## Data shown
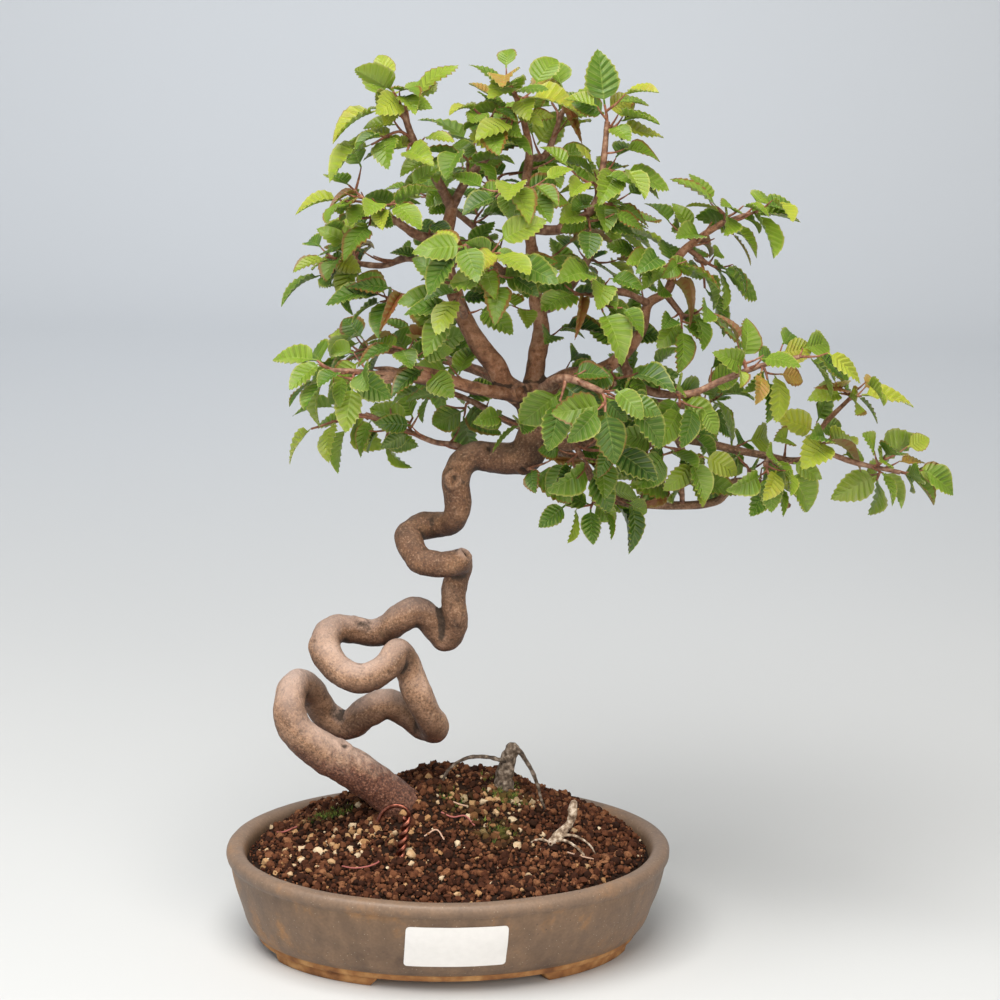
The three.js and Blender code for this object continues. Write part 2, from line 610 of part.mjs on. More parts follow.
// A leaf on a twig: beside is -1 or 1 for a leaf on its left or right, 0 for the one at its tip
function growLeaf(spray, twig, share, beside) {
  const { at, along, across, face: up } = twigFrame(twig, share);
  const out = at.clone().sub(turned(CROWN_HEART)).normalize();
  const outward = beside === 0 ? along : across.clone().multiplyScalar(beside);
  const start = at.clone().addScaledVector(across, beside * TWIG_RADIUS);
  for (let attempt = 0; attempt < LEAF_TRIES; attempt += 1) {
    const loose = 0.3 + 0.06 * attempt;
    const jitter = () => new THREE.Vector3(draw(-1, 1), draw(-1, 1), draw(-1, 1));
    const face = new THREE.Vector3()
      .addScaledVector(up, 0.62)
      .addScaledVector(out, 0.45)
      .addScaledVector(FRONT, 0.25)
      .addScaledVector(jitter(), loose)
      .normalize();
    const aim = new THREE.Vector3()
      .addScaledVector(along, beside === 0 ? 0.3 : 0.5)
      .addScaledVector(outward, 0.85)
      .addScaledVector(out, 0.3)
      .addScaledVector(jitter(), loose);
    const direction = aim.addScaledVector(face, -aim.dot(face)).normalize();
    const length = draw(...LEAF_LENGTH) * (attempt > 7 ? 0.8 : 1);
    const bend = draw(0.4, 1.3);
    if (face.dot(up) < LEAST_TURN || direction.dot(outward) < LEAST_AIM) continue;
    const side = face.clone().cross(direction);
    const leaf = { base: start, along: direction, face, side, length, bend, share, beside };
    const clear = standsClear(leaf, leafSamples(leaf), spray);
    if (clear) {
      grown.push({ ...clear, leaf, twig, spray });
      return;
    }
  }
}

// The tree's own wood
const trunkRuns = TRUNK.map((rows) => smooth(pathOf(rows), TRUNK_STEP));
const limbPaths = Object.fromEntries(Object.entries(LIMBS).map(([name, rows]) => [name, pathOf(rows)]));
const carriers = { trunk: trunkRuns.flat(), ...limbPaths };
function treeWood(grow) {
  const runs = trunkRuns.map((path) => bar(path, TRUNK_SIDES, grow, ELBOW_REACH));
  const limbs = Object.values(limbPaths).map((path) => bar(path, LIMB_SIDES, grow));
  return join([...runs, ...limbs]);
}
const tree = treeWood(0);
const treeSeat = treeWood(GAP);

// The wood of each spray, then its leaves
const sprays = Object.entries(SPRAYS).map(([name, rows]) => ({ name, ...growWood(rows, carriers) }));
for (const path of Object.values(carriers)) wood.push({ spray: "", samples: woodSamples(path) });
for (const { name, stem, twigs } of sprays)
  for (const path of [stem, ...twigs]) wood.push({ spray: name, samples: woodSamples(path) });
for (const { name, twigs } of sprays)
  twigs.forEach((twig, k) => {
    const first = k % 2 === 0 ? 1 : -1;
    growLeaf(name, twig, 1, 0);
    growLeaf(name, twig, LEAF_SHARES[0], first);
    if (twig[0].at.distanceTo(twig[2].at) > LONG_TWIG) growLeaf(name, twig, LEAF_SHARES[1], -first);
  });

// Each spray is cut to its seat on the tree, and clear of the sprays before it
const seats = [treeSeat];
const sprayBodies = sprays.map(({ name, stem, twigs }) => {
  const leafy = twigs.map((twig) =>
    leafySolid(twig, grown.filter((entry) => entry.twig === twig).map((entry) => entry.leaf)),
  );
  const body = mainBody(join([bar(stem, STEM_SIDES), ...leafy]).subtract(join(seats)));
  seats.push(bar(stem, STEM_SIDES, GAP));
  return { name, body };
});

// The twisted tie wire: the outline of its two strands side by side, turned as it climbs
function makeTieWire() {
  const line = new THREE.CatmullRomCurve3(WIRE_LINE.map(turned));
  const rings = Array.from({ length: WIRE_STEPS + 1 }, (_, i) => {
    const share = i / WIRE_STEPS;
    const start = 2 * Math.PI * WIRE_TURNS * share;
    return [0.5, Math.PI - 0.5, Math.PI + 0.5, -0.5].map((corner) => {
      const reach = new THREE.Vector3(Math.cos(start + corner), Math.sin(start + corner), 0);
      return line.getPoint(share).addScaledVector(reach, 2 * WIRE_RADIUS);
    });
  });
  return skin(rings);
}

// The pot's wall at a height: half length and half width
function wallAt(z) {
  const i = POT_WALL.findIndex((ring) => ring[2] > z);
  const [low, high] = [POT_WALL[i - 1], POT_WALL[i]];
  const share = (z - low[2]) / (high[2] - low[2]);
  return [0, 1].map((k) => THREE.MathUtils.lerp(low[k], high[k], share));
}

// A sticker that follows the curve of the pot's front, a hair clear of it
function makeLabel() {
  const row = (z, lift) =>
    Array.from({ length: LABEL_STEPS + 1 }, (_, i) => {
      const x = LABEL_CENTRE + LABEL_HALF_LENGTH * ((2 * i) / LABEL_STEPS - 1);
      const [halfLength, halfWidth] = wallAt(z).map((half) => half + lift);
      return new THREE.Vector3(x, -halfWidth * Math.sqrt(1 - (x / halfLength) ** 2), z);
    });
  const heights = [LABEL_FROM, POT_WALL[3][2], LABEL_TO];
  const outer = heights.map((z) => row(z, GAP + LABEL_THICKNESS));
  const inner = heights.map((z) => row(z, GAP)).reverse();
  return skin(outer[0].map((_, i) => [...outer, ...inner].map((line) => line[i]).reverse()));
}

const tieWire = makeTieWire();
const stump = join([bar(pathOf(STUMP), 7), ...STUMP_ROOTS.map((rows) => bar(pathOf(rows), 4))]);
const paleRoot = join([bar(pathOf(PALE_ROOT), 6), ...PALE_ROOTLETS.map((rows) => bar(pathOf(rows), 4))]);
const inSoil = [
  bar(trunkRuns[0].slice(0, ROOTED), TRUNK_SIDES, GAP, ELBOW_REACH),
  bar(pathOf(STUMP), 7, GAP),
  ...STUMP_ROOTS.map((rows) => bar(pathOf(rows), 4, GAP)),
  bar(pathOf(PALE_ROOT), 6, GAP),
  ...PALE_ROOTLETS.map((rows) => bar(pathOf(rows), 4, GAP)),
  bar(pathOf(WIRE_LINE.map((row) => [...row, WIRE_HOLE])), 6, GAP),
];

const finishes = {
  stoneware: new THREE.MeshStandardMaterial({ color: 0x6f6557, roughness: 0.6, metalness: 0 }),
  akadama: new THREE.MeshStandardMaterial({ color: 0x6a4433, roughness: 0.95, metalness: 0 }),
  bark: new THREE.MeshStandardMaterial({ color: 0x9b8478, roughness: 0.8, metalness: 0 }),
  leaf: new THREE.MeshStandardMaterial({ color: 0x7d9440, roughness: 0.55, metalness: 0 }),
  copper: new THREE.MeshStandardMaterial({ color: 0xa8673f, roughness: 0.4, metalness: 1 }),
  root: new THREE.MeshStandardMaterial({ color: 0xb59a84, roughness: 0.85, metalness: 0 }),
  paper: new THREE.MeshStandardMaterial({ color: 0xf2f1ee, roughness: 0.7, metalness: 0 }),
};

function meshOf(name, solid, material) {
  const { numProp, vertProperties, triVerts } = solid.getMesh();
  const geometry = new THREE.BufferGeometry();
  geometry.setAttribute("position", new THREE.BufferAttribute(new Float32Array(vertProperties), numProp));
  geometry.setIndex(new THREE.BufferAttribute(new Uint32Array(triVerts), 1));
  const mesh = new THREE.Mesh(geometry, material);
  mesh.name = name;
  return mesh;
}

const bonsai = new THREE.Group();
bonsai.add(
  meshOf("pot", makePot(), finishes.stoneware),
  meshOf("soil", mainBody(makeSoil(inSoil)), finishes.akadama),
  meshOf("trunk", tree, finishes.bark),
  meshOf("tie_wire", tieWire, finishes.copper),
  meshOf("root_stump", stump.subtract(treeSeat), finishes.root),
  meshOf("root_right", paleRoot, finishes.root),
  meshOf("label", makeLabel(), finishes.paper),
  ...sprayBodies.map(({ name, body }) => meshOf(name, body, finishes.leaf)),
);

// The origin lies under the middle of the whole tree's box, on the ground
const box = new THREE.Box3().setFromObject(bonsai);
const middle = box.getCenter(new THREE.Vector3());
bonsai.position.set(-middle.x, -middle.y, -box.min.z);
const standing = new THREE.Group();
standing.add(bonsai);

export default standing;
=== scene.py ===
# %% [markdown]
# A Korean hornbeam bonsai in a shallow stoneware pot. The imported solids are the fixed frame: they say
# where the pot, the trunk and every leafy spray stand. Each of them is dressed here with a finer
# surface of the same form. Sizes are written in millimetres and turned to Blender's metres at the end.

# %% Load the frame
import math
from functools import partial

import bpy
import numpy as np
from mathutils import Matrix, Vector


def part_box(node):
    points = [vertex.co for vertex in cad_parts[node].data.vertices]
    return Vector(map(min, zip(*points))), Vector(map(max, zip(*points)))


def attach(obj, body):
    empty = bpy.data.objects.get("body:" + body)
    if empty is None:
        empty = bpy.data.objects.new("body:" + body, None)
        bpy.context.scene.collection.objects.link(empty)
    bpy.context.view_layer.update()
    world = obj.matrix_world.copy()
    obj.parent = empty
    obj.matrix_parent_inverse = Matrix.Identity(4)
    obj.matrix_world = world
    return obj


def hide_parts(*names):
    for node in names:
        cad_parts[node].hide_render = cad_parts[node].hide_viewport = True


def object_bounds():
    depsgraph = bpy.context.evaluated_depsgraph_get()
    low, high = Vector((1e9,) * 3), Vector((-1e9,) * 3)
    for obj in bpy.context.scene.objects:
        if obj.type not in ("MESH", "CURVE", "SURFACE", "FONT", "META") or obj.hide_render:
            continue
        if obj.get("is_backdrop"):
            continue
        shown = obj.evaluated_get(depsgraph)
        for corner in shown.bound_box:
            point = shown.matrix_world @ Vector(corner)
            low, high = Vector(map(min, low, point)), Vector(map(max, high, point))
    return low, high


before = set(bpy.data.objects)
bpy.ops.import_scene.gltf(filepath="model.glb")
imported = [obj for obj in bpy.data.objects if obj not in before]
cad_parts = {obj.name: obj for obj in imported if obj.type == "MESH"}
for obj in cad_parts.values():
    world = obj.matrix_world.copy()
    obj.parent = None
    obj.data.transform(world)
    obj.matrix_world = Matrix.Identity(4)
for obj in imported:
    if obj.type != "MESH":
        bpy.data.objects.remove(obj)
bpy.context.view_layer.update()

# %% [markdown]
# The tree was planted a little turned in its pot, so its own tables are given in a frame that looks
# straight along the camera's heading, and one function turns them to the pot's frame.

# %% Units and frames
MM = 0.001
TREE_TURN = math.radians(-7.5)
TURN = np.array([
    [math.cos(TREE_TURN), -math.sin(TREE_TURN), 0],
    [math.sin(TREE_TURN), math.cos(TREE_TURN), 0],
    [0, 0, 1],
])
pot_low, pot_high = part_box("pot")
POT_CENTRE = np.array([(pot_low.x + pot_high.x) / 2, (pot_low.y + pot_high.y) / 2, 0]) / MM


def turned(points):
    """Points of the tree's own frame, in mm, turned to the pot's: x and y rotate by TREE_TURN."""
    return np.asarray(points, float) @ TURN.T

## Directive
Above is a listing; print exactly its lines from the one with "const bonsai = new THREE.Group();" through the one with "points = [vertex.co", and no other lines.

## Expected answer
const bonsai = new THREE.Group();
bonsai.add(
  meshOf("pot", makePot(), finishes.stoneware),
  meshOf("soil", mainBody(makeSoil(inSoil)), finishes.akadama),
  meshOf("trunk", tree, finishes.bark),
  meshOf("tie_wire", tieWire, finishes.copper),
  meshOf("root_stump", stump.subtract(treeSeat), finishes.root),
  meshOf("root_right", paleRoot, finishes.root),
  meshOf("label", makeLabel(), finishes.paper),
  ...sprayBodies.map(({ name, body }) => meshOf(name, body, finishes.leaf)),
);

// The origin lies under the middle of the whole tree's box, on the ground
const box = new THREE.Box3().setFromObject(bonsai);
const middle = box.getCenter(new THREE.Vector3());
bonsai.position.set(-middle.x, -middle.y, -box.min.z);
const standing = new THREE.Group();
standing.add(bonsai);

export default standing;
=== scene.py ===
# %% [markdown]
# A Korean hornbeam bonsai in a shallow stoneware pot. The imported solids are the fixed frame: they say
# where the pot, the trunk and every leafy spray stand. Each of them is dressed here with a finer
# surface of the same form. Sizes are written in millimetres and turned to Blender's metres at the end.

# %% Load the frame
import math
from functools import partial

import bpy
import numpy as np
from mathutils import Matrix, Vector


def part_box(node):
    points = [vertex.co for vertex in cad_parts[node].data.vertices]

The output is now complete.